ANALYSIS

Think the 2000 Florida Recount Was Bad? Just Wait Until Nov. 6

Updated: October 22, 2012 | 5:30 p.m.
October 22, 2012 | 5:29 p.m.

What was happening was one of the most serious political crises of our time, a five-week struggle which ended in the partisan rancor of a 5-4 decision by the justices, a decision that was roundly criticized back then and which has never been cited since by the justices. Al Gore won the national popular vote but lost the election because he lost Florida's electoral votes. And he lost Florida amid great chaos over its ballots and its recount rules. It was a matter of equal protection, the high court's conservatives ruled; it would be unfair to treat recounted ballots differently.

The primary lessons of the Florida recount, at least as far as public officials were concerned, was that our elections were too prone to human error and partisan abuse, our voting machines were antiquated and inconsistent, and our state electoral procedures were chaotic. (For you first-time voters out there, you can go ahead now and look up Katherine Harris.) Many folks, in Florida and elsewhere, were shocked to discover that so many nameless bureaucrats had so much power both to screw up ballots (see, e.g., butterfly) and to futz around with punched-out "chads," trying to interpret the "intent of the voter."

In direct response to the embarrassment of the 2000 election, and even before the next national election in 2002, Congress passed, and the aforementioned Bush signed, the Help America Vote Act (HAVA), federal legislation designed to raise state election standards. It passed 92-2 in the Senate and 357-48 in the House of Representatives. The preamble to the law states its purpose:

To establish a program to provide funds to States to replace punch card voting systems, to establish the Election Assistance Commission to assist in the administration of Federal elections and to otherwise provide assistance with the administration of certain Federal election laws and programs, to establish minimum election administration standards for States and units of local government with responsibility for the administration of Federal elections, and for other purposes.

In order for the states to improve their voting systems, they needed money. And HAVA authorized nearly $4 billion for the upgrade. The states gobbled up the money. And so did the electronic-voting companies. HAVA, we were told, was an example of bipartisan success, where both the winners and losers of 2000 had come together to protect the rights of all Americans to have their votes counted as accurately and fairly as possible. The only problem with the story, and the law, was that the money found its way into the wrong hands around the same time that the public oversight required by the law was turning out to be a sham.

The Recent Past

Let's now catch up with Collier's piece. The practices she chronicles may be new, but the patterns aren't. There were problems with electronic-voting irregularities before Florida, she contends, and cites as an example the 1996 Senate race in Nebraska, where Chuck Hagel won a surprisingly decisive victory over Ben Nelson. The polls were even days before the election, but Hagel won by 15 percent of the vote -- votes counted by a company Hagel had chaired until shortly before the election. The "surprising scale of his win," Collier writes, "awakened a new fear among voting-rights activists."

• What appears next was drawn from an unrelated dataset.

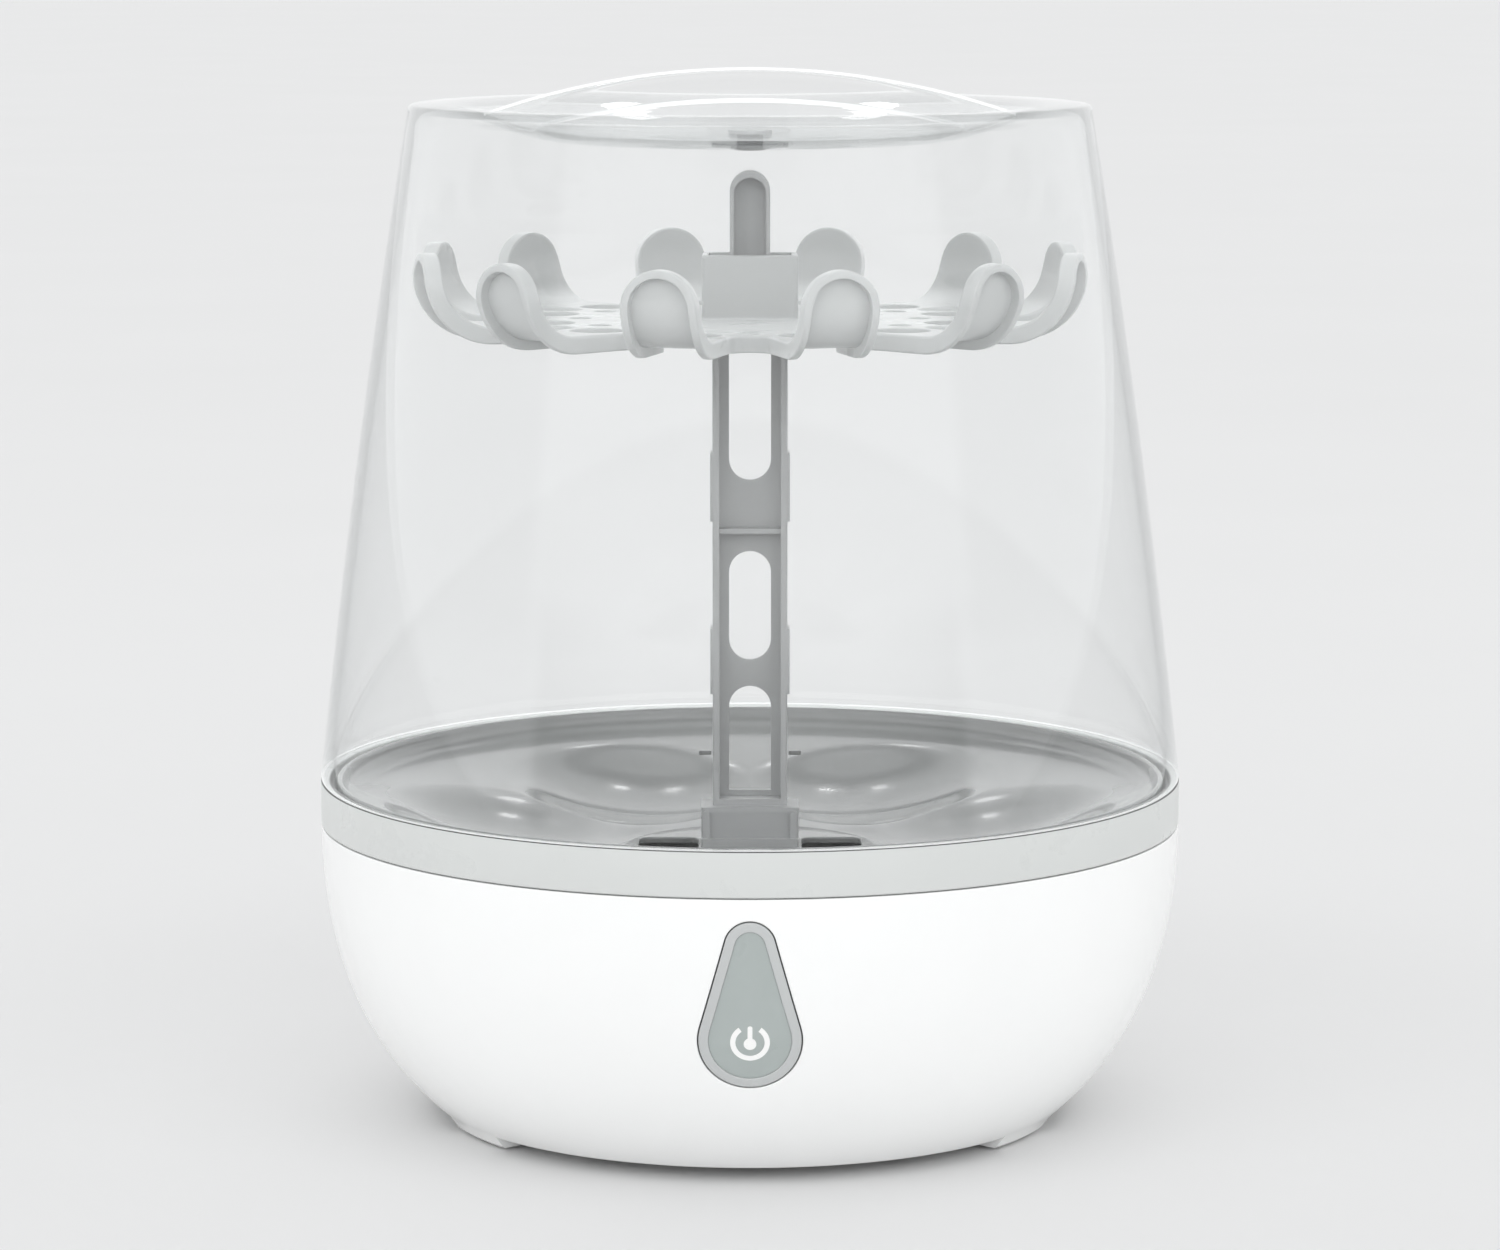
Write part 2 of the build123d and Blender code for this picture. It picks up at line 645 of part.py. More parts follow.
tip0 = (z0.X, z0.Y, z0.Z - 10.3)
tip1 = (z1.X, z1.Y, z1.Z - 10.3)
leads = [
    lead([tip0, (-11.2, 40.5, 14.5), (-19.0, 43.5, 11.0), (-28.0, 39.0, 12.5), (-35.5, 30.0, 17.0), (-37.0, 18.9, 18.6)], 1.1),
    lead([tip1, (11.2, 40.0, 14.5), (14.0, 33.0, 11.5), (12.5, 22.0, 13.0), (8.5, 11.0, 20.0), (5.4, 1.5, 30.4)], 1.1),
]
save("heater_leads", group(leads))
cable = [
    lead([(10.0 + i * 1.6, -105.3, 40.5), (10.0 + i * 1.6, -94.0, 38.5), (7.0 + i * 1.6, -82.0, 28.0), (0.0 + i * 1.6, -64.0, 21.5), (-12.0 + i * 1.6, -46.0, 21.0), (-26.0 + i * 1.6, -32.0, 22.5), (-34.0 + i * 1.6, -22.0, 20.0), (-34.0 + i * 1.6, -19.0, 15.8)], 0.7)
    for i in range(4)
]
save("board_cable", group(cable))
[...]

The intervening 16 years -- and electronic-voting irregularities in most of the five national elections since 2002 -- have done little to allay those fears. Nor did the Help America Vote Act. Collier writes that the law isn't ensuring voting accuracy or the reliability of election results but instead is "accelerating a deterioration of our electoral system that most Americans have yet to recognize, let alone understand." For example, Collier writes about an appalling lack of online security for electronic voting operations:

As recently as September 2011, a team at the U.S. Department of Energy's Argonne National Laboratory hacked into one of Diebold's old Accuvote touchscreen systems. Their report asserted that anyone with $26 in parts and an eighth-grade science education would be able to manipulate the outcome of an election.

"This is a national security issue," wrote the Argonne team leader, Roger Johnston, using the sort of language that would normally set off alarm bells in our security-obsessed culture. Yet his warning has gone unheeded, and the Accuvote-TSX, now manufactured by ES&S [Hagel's old company], will be used in twenty states by more than 26 million voters in the 2012 general election.